Естественный отбор добра и зла
Александр Москвин
Казалось бы, о полицейских написаны тысячи книг, но лишь в немногих по-настоящему раскрывается внутренний мир стражей порядка. Чаще всего о сотрудниках правоохранительных органов пишут авторы детективных романов, а в этом жанре не до постижения загадочной полицейской души: тут главное – расследовать преступление позаковыристей, и человеку в погонах отводится лишь роль инструмента для установления истины. Без запутанного злодеяния никакой блюститель закона и не нужен, будь он сколь угодно яркой и интересной личностью, чего уж говорить о простом опере, ловящем воров и разгоняющем притоны. А вот молодой писатель Сергей Кубрин тяготеет именно к таким персонажам. Цикл рассказов «Мирный житель», открывающий его книгу «Виноватых бьют», сосредоточен вокруг служебных будней и экзистенциальных кризисов обычного оперативника Жаркова.
Кубрин – серебряный призёр и пятикратный шорт-листёр литературной премии «Лицей» – сам служит в правоохранительных органах, а потому в его прозе воплощается очень важный для реализма принцип писать о том, что хорошо знаешь. В рассказах Кубрина нет детективной интриги – есть только жизнь обычного полицейского, разрывающегося между «жить» и «служить» в непростой период, когда и с тем, и с другим намечаются трудности. Впрочем, Жарков – не самый типичный сотрудник органов. Окружающие отмечают, что он какой-то другой, непохожий на остальных: любовница Аллочка называет его «порядочным», а уголовник Тайх – «нормальным ментом». Однако никакого идеализированного образа здесь не возникает: Жарков заблуждается, неоправданно рискует, совершает роковые ошибки. Он стремится действовать по закону и по справедливости, но две эти категории не всегда уживаются друг с другом, порождая трудноразрешимые ситуации. Ход событий буквально наполняется каким-то мефистофельским пафосом, только тут вполне земная сила желает добра, но оно, а точнее, попытки его сотворить «полны сомнений». В результате получается «вот такое добро; от зла не отличишь».

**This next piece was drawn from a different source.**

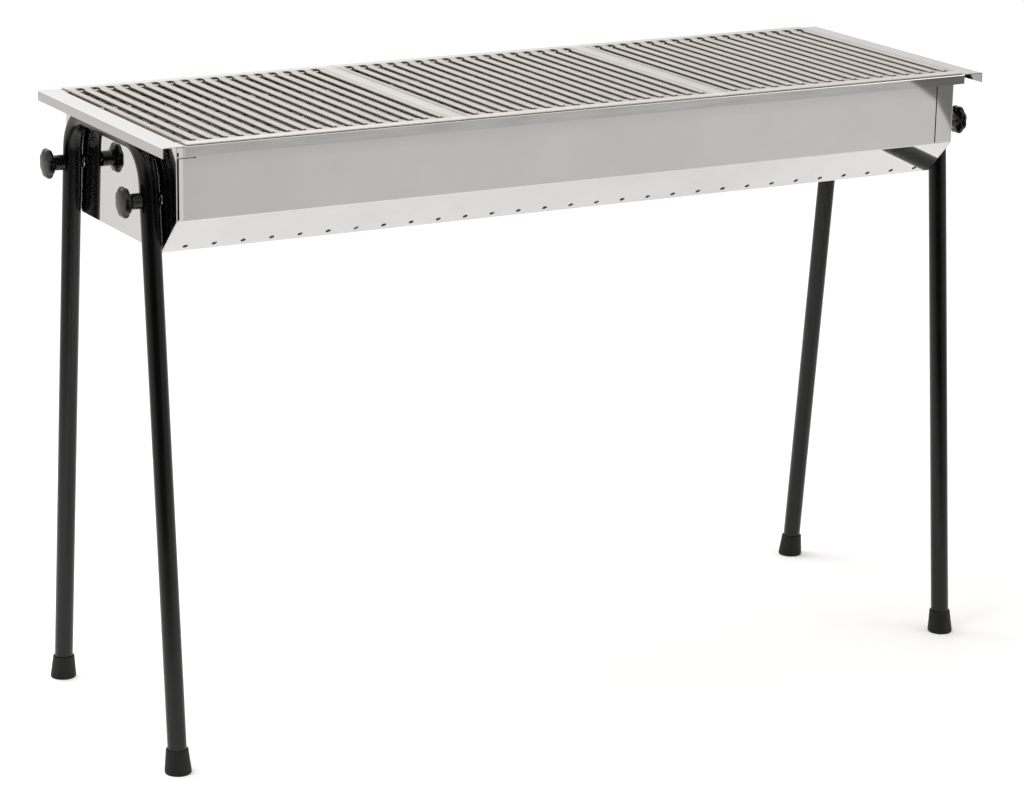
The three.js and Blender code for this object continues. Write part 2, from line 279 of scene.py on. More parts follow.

Проза Кубрина очень резкая, грубоватая, лаконичная. В плане стиля он напоминает раннего Захара Прилепина, хотя и не столь идеологически заряжен. Писатель говорит напрямую и избегает лишних украшательств. Со средствами художественной выразительности он обращается, как с оружием, – использует только при крайней необходимости, но уж если пускает в ход, то попадает точно в цель. При этом Кубрин тяготеет к нетривиальным сочетаниям слов: то ноги девушки герою покажутся «злыми», то могилы на кладбище – «уютными». Иногда метафоры перерастают обычную игру смысловых оттенков и, несмотря на общий реалистический тон, отражают особые взаимоотношения персонажа с окружающим миром: моргание фарами дальнего света становится местью луне, а звёздочки на погонах блекнут под тяжестью служебного долга.
«Мирный житель» представляет собой полноценную повесть, составленную из отдельных рассказов, но размещены они с нарушением хронологического порядка: сначала роковой поступок, а потом ведущие к нему события; сначала попытки вернуться к жене, а потом уже измена и знакомство с любовницей. Из-за этого текст превращается в своеобразный экзистенциальный детектив, суть которого – пролить свет не на тёмную историю, а на тёмные ночи души главного героя. Изменяя последовательность событий и запутывая причинно-следственные связи, писатель подчёркивает состояние потерянности, сбитости ориентиров. Кубрин изображает действительность в довольно мрачных тонах, но при этом далёк от ухода в полную чернуху – просто мир его героя освещён лишь тусклой лампочкой дежурной части.
Помимо «Мирного жителя» – явно центральной и наиболее сильной части – в книгу также вошли ещё два небольших цикла. «Домой ужасно хочется» – десять историй со сквозными персонажами – повествует о тяготах армейской срочной службы. Кубрин подмечает всё, с чем сталкивается призывник: тоска по дому, волнение перед присягой, ожидание дембеля, неуставные отношения, абсурдные приказы высокого начальства. Одни рассказы больше напоминают художественно переработанные армейские байки, а другие, вроде давшего название всему сборнику «Виноватых бьют», представляют собой крепкую остросоциальную прозу.
Завершающий книгу цикл «Вещественные доказательства» состоит из нескольких десятков миниатюр, заметок, зарисовок… Тут в центре событий оказывается сам автор, сочетающий службу в органах со служением музам, а совмещать это довольно затруднительно – начальство, конечно, подкинет писателю лишнюю пачку бумаги, но может лишить премии (зачем она лауреату «Лицея»?). Нетривиальные размышления, любопытные наблюдения, смешные происшествия, трагикомические казусы, забавные диалоги органично дополняют книгу молодого автора, помогая читателю лучше узнать личность, стоящую за текстом. Проза Сергея Кубрина может показаться излишне суровой и брутальной, но в «Вещественных доказательствах» писатель предстаёт гораздо более многогранным. И литература напоминает ему своенравную девушку («Ты должен отвечать за слова, быть мужественным и верным… Иначе не получишь ничего»), и в естественный отбор среди людей он не верит («Я привык, что слабый становится сильным, а сильный помогает слабому»).